PROBLEM REQUIREMENTS: All of the data needs to be repeated exactly.
-.-.-
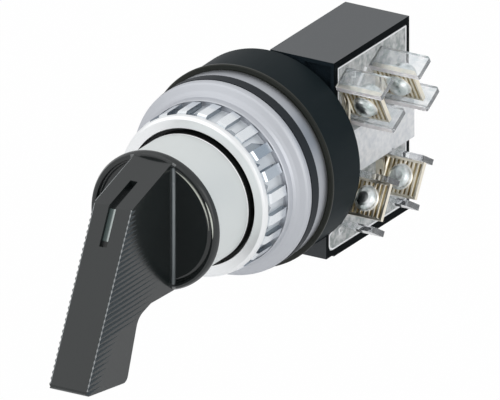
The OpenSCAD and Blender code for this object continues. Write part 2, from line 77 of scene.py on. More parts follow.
@dataclass(frozen=True)
class Finish:
    """A finish: a colour with slow drift and fine grain, on the piece's own coordinates.

    The colour is mixed from two tones by a slow noise. The roughness swings about its middle with the same slow
    noise, and a fine noise gives the bump.
    """

    name: str
    tone: str
    deep: str
    rough: float
    rough_swing: float = 0.04
    metal: float = 0.0
    drift: float = 90.0
    grain: float = 4000.0
    bump: float = 0.02
    specular: float = 0.5
    ior: float = 1.5
    coat: float = 0.0
    coat_rough: float = 0.1
    contrast: float = 1.0

    def material(self) -> bpy.types.Material:
        """Returns the finish's material, made once."""
        made = bpy.data.materials.get(self.name)
        return made if made else self._make()

    def _make(self) -> bpy.types.Material:
        """Builds the node tree and returns the material."""
        mat = bpy.data.materials.new(self.name)
        mat.use_nodes = True
        tree = mat.node_tree
        shader = tree.nodes["Principled BSDF"]
        place = tree.nodes.new("ShaderNodeTexCoord")
        slow = self._noise(tree, place, self.drift, 3.0)
        fine = self._noise(tree, place, self.grain, 2.0)
        mix = tree.nodes.new("ShaderNodeMix")
        mix.data_type = "RGBA"
        mix.inputs["A"].default_value = linear(self.deep)
        mix.inputs["B"].default_value = linear(self.tone)
        spread = tree.nodes.new("ShaderNodeMapRange")
        spread.inputs["From Min"].default_value = 0.5 - 0.5 / self.contrast
        spread.inputs["From Max"].default_value = 0.5 + 0.5 / self.contrast
        tree.links.new(slow.outputs["Fac"], spread.inputs["Value"])
        tree.links.new(spread.outputs["Result"], mix.inputs["Factor"])
        tree.links.new(mix.outputs["Result"], shader.inputs["Base Color"])
        swing = tree.nodes.new("ShaderNodeMapRange")
        swing.inputs["To Min"].default_value = max(0.0, self.rough - self.rough_swing)
        swing.inputs["To Max"].default_value = self.rough + self.rough_swing
        tree.links.new(slow.outputs["Fac"], swing.inputs["Value"])
        tree.links.new(swing.outputs["Result"], shader.inputs["Roughness"])
        bump = tree.nodes.new("ShaderNodeBump")
        bump.inputs["Strength"].default_value = self.bump
        bump.inputs["Distance"].default_value = 0.05 * MM
        tree.links.new(fine.outputs["Fac"], bump.inputs["Height"])
        tree.links.new(bump.outputs["Normal"], shader.inputs["Normal"])
        shader.inputs["Metallic"].default_value = self.metal
        shader.inputs["Specular IOR Level"].default_value = self.specular
        shader.inputs["IOR"].default_value = self.ior
        shader.inputs["Coat Weight"].default_value = self.coat
        shader.inputs["Coat Roughness"].default_value = self.coat_rough
        self._extra(tree, shader, place)
        return mat

    @staticmethod
    def _noise(tree: bpy.types.NodeTree, place: bpy.types.Node, scale: float, detail: float) -> bpy.types.Node:
        """Adds a noise texture on object coordinates and returns its node."""
        node = tree.nodes.new("ShaderNodeTexNoise")
        node.inputs["Scale"].default_value = scale
        node.inputs["Detail"].default_value = detail
        tree.links.new(place.outputs["Object"], node.inputs["Vector"])
        return node

    def _extra(self, tree: bpy.types.NodeTree, shader: bpy.types.Node, place: bpy.types.Node) -> None:
        """Lets a kind of finish add its own nodes."""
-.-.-
EXPECTED ANSWER:
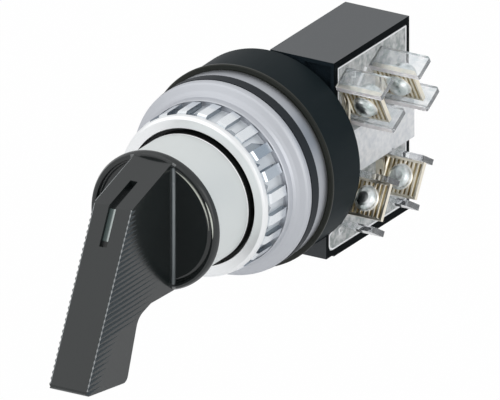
The OpenSCAD and Blender code for this object continues. Write part 2, from line 77 of scene.py on. More parts follow.
@dataclass(frozen=True)
class Finish:
    """A finish: a colour with slow drift and fine grain, on the piece's own coordinates.

    The colour is mixed from two tones by a slow noise. The roughness swings about its middle with the same slow
    noise, and a fine noise gives the bump.
    """

    name: str
    tone: str
    deep: str
    rough: float
    rough_swing: float = 0.04
    metal: float = 0.0
    drift: float = 90.0
    grain: float = 4000.0
    bump: float = 0.02
    specular: float = 0.5
    ior: float = 1.5
    coat: float = 0.0
    coat_rough: float = 0.1
    contrast: float = 1.0

    def material(self) -> bpy.types.Material:
        """Returns the finish's material, made once."""
        made = bpy.data.materials.get(self.name)
        return made if made else self._make()

    def _make(self) -> bpy.types.Material:
        """Builds the node tree and returns the material."""
        mat = bpy.data.materials.new(self.name)
        mat.use_nodes = True
        tree = mat.node_tree
        shader = tree.nodes["Principled BSDF"]
        place = tree.nodes.new("ShaderNodeTexCoord")
        slow = self._noise(tree, place, self.drift, 3.0)
        fine = self._noise(tree, place, self.grain, 2.0)
        mix = tree.nodes.new("ShaderNodeMix")
        mix.data_type = "RGBA"
        mix.inputs["A"].default_value = linear(self.deep)
        mix.inputs["B"].default_value = linear(self.tone)
        spread = tree.nodes.new("ShaderNodeMapRange")
        spread.inputs["From Min"].default_value = 0.5 - 0.5 / self.contrast
        spread.inputs["From Max"].default_value = 0.5 + 0.5 / self.contrast
        tree.links.new(slow.outputs["Fac"], spread.inputs["Value"])
        tree.links.new(spread.outputs["Result"], mix.inputs["Factor"])
        tree.links.new(mix.outputs["Result"], shader.inputs["Base Color"])
        swing = tree.nodes.new("ShaderNodeMapRange")
        swing.inputs["To Min"].default_value = max(0.0, self.rough - self.rough_swing)
        swing.inputs["To Max"].default_value = self.rough + self.rough_swing
        tree.links.new(slow.outputs["Fac"], swing.inputs["Value"])
        tree.links.new(swing.outputs["Result"], shader.inputs["Roughness"])
        bump = tree.nodes.new("ShaderNodeBump")
        bump.inputs["Strength"].default_value = self.bump
        bump.inputs["Distance"].default_value = 0.05 * MM
        tree.links.new(fine.outputs["Fac"], bump.inputs["Height"])
        tree.links.new(bump.outputs["Normal"], shader.inputs["Normal"])
        shader.inputs["Metallic"].default_value = self.metal
        shader.inputs["Specular IOR Level"].default_value = self.specular
        shader.inputs["IOR"].default_value = self.ior
        shader.inputs["Coat Weight"].default_value = self.coat
        shader.inputs["Coat Roughness"].default_value = self.coat_rough
        self._extra(tree, shader, place)
        return mat

    @staticmethod
    def _noise(tree: bpy.types.NodeTree, place: bpy.types.Node, scale: float, detail: float) -> bpy.types.Node:
        """Adds a noise texture on object coordinates and returns its node."""
        node = tree.nodes.new("ShaderNodeTexNoise")
        node.inputs["Scale"].default_value = scale
        node.inputs["Detail"].default_value = detail
        tree.links.new(place.outputs["Object"], node.inputs["Vector"])
        return node

    def _extra(self, tree: bpy.types.NodeTree, shader: bpy.types.Node, place: bpy.types.Node) -> None:
        """Lets a kind of finish add its own nodes."""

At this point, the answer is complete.